Visualizing isoforms in RNA-seq data
One of the advantages of RNA-seq data compared to microarrays is that you get isoform-level information ‘for free’ in addition to gene-level information. In this exercise, we are going to look at some ways to identify and visualize isoforms.
As you have hopefully read on the introduction page, we will use RNA-seq and quantitative mass-spectrometry (MS) data sets from the A431 cell line. These data were measured by a group at SciLifeLab Stockholm in a ‘proteogenomics’ study where the aim was to discover new genes or gene variants by deep proteomic profiling using an MS method, and mapping the obtained peptides back to the genome. The RNA-seq data was obtained to see if there was RNA-level support for the predicted novel peptides and transcript variants. We will look at one locus that was flagged by the research group as being interesting, and see what the RNA-seq data look like for that gene.
Strategies for using the RNA-seq data
There are different ways to find out how the RNA-seq data shows the RAB11FIP5 gene to be expressed. Roughly speaking, we can talk about three different strategies:
- Mapping the reads to a reference genome and quantifying the gene and isoform FPKMs
- Mapping the reads to a reference genome and assembling transcripts based on the mapping (reference guided assembly)
- Assembling the reads de novo, ignoring the reference genome for now
In order to make these steps computationally feasible during the lab, we have extracted
only those sequences that mapped to the RAB11FIP5 gene in each sample. These “sub-FASTQ”
files can be found in /proj/uppstore2017171/courses/RNAseqWorkshop/downloads/isoform/RAB11FIP5_fastqFiles
.
To do the reference guided assembly yourself go to Reference guided assembly using Cufflinks or Stringtie.
This link also contains information on how to quantify already annotated genes and isoforms.
To do the de novo assembly yourself go to Isoform detection using RNA-seq de novo Assembly.
Visualise isoform data
For the gene RAB11FIP5 you will now hopefully have generated your own data that you can look at. If everything worked you will now have:
- One or two BAM files with short reads mapped to the genome using HISAT2 and/or STAR
- One GTF file containing different isoforms of RAB11FIP5 assembled with Cufflinks and/or Stringtie based on the short reads that mapped to the genome
- One BAM file with Trinity assembled transcripts mapped to the genome
Importing reference based isoform info for the RAB11FIP5 gene
Since it takes time to generate all data, we have already created other files that you can also download and view in your browser. This includes result files for the subset of reads that map to the RAB11FIP5 gene. These mappings have been used for reference based assembly of isoforms.
You can find all BAM files and GTF files for all samples here /proj/uppstore2017171/courses/RNAseqWorkshop/downloads/isoform/otherData/refBasedAssembly/RAB11FIP
. You can then view them in IGV using “Import from URL”.

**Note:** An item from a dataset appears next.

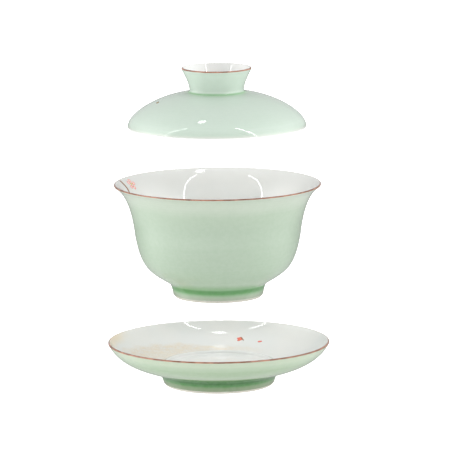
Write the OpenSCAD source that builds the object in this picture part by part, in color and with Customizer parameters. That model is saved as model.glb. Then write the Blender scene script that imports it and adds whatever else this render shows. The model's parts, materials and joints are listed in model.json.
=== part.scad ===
// Gaiwan: a lidded tea bowl on a saucer, in porcelain with a celadon coat outside,
// white glaze inside and an iron-brown line round each lip.
// Frame: +Z up, origin on the axis, in the plane that the saucer stands on.
// The bowl is drawn lifted off the saucer and the lid lifted off the bowl.

/* [Saucer] */
// Diameter of the saucer over its lip
saucer_d = 110.6; // [106:0.2:116]
// Height of the saucer
saucer_h = 21.7; // [20:0.1:24]
// Diameter of the saucer's foot ring where it stands
saucer_foot_d = 54.6; // [52:0.2:56]
// Diameter over the bead that keeps the bowl in the middle
bead_d = 53.4; // [52:0.2:55]

/* [Bowl] */
// Diameter of the bowl over its lip
bowl_d = 103; // [101:0.5:106]
// Height of the bowl
bowl_h = 56.7; // [54:0.1:60]
// Diameter of the bowl at its waist, where the flare begins
bowl_waist_d = 82.2; // [80:0.2:84]
// Diameter of the bowl's foot ring where it stands
bowl_foot_d = 44.6; // [42:0.2:45]

/* [Lid] */
// Diameter of the lid over its rim
lid_d = 88.6; // [87:0.2:89]
// Height of the lid over its knob
lid_h = 30.2; // [28:0.1:32]
// Diameter over the lip of the knob
knob_d = 34.8; // [33:0.2:38]
// Diameter of the knob where it meets the dome
knob_root_d = 27; // [25:0.5:29]

/* [Porcelain and glaze] */
// Thickness of the celadon coat
glaze = 0.4; // [0.3:0.05:0.5]
// Thickness of every foot ring where it stands
foot_ring_t = 2.6; // [2.2:0.1:3]
// Height of the bare porcelain left below the coat on a foot ring
bare_foot = 1.2; // [0.8:0.1:2]

/* [Taken apart] */
// How far the bowl is lifted off the saucer
bowl_lift = 34.4; // [0:0.1:60]
// How far the lid is lifted off the bowl
lid_lift = 35.8; // [0:0.1:60]

/* [Hidden] */
$fn = 128;

// Steps along one Bezier curve of an outline
curve_steps = 20;
// Largest angle of one step round a lip
lip_step = 12;
// Steps round the lid's rim
rim_steps = 12;
// Part of a curve, next to a lip, along which the coat thins out
thinning = 0.3;
// Thickness of the coat at its thin ends
thin_coat = 0.15;
// How far a pool of glaze reaches from the corner that it fills
pool = 1.3;
// Directions, up from straight outwards, between which the brown line covers a lip's round edge
lip_line_start = -10;
lip_line_end = 105;
// Thickness of the brown line
lip_line_t = 0.25;
// Small chamfer on the standing face of a foot ring
foot_chamfer = 0.4;

porcelain = "#f1f2ee";
biscuit = "#dedbd2";
celadon = "#bcd8c0";
iron_brown = "#8a5a48";

// A lip is its outer radius, the height of its top, its thickness, and the angle from the
// horizontal of the wall that runs up to it. It ends in a half circle.

// Saucer: wall, base and well
saucer_lip = [saucer_d / 2, saucer_h, 1.2, 61];
saucer_lip_reach = 8;
saucer_root = [saucer_foot_d / 2 + 1.8, 6.4];
saucer_base_under = 6;
well_floor = 10.2;
well_slope = 0.15;
bead_top = well_floor + 1.5;
bead_w = 3;
dish_low = [bead_d / 2 + 1.6, well_floor + 0.5];

// Bowl: wall and base
bowl_lip = [bowl_d / 2, bowl_h, 1.1, 32];
bowl_wall_t = 2.8;
bowl_lip_reach = 10;
bowl_root = [bowl_foot_d / 2 + 0.9, 6.1];
bowl_waist = [bowl_waist_d / 2, 0.536 * bowl_h];
bowl_base_under = 5.7;
bowl_floor = 8.4;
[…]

Importing de novo assembled transcripts mapped to the RAB11FIP5 gene
We have also created result files from de novo transcriptome assembly using the the subset of reads that map to the RAB11FIP5 gene. The assembled transcripts were then mapped back to the genome.
You can download all BAM files and GTF files for all samples from uppmax from here /proj/uppstore2017171/courses/RNAseqWorkshop/downloads/isoform/otherData/deNovo/BAMfiles
Importing reference based isoform info to the genome
In addition, we provide result files for all reads that were mapped to the genome. These mappings were used for reference based assembly of isoforms across the entire genome. There is a GTF file with the final merged isoform information from all 12 samples here
/proj/uppstore2017171/courses/RNAseqWorkshop/downloads/isoform/otherData/refBasedAssembly/Genome/GTFfiles/
.
Importing the peptide track for the RAB11FIP5 gene and the genome
As mentioned above, we will look at some identified peptides from a mass-spectrometry experiment, and compare those with RNA-seq data from the same cell line.
You can download the BED file containing all peptides mapped to the genome from uppmax /proj/uppstore2017171/courses/RNAseqWorkshop/downloads/isoform/otherData
.
From the name of the BED file (human_A431_global-TDA-FDR1pc_green-known_red-novel.bed), IGV will automatically know to color the track according to peptide status (green for annotated peptides, red for novel peptides).
Importing the Pac bio reads mapped to the genome
You can download the BAM file containing all PacBio reads mapped to the genome from uppmax
/proj/uppstore2017171/courses/RNAseqWorkshop/downloads/isoform/otherData/pacbio/bamfile/
.
How do the PacBio reads from full length transcripts compare to the transcripts assembled from short reads?